§ STATED EXERCISE: The lines below are to be quoted exactly, from the first through the one that contains "wing_slope = 0.34; // [0.3:0.01:0.36]".

§ AVAILABLE DATA:

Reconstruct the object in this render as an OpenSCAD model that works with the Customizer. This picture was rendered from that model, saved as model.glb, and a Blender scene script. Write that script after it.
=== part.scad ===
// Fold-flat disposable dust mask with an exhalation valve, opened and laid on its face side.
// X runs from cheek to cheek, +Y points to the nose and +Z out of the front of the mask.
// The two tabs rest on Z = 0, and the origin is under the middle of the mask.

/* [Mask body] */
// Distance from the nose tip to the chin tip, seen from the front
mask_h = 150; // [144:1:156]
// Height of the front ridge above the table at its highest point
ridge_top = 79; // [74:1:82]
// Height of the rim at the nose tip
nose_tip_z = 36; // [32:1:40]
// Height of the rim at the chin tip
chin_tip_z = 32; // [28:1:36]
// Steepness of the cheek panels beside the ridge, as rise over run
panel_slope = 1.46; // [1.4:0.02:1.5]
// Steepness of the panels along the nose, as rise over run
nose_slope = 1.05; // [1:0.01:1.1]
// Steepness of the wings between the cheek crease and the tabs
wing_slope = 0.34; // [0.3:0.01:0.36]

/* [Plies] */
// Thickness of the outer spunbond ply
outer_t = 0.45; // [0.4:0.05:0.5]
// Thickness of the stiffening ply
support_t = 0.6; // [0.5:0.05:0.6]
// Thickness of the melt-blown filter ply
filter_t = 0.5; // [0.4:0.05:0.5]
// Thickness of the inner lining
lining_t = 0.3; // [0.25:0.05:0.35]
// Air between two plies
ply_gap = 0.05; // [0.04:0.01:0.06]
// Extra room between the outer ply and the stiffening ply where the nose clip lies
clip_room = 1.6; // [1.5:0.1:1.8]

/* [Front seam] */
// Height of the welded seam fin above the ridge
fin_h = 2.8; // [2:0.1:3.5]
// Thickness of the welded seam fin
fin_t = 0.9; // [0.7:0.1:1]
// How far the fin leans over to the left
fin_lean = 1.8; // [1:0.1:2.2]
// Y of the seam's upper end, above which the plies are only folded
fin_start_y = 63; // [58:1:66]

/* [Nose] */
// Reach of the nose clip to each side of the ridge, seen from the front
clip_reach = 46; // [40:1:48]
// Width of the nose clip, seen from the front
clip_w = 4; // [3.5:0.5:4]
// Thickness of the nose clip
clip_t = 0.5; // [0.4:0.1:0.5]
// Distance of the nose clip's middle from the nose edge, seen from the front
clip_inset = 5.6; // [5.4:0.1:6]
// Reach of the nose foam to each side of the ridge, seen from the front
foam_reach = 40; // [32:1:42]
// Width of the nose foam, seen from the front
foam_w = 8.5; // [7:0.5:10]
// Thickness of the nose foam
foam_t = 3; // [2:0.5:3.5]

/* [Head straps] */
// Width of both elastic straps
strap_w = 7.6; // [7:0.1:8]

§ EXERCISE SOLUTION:
Reconstruct the object in this render as an OpenSCAD model that works with the Customizer. This picture was rendered from that model, saved as model.glb, and a Blender scene script. Write that script after it.
=== part.scad ===
// Fold-flat disposable dust mask with an exhalation valve, opened and laid on its face side.
// X runs from cheek to cheek, +Y points to the nose and +Z out of the front of the mask.
// The two tabs rest on Z = 0, and the origin is under the middle of the mask.

/* [Mask body] */
// Distance from the nose tip to the chin tip, seen from the front
mask_h = 150; // [144:1:156]
// Height of the front ridge above the table at its highest point
ridge_top = 79; // [74:1:82]
// Height of the rim at the nose tip
nose_tip_z = 36; // [32:1:40]
// Height of the rim at the chin tip
chin_tip_z = 32; // [28:1:36]
// Steepness of the cheek panels beside the ridge, as rise over run
panel_slope = 1.46; // [1.4:0.02:1.5]
// Steepness of the panels along the nose, as rise over run
nose_slope = 1.05; // [1:0.01:1.1]
// Steepness of the wings between the cheek crease and the tabs
wing_slope = 0.34; // [0.3:0.01:0.36]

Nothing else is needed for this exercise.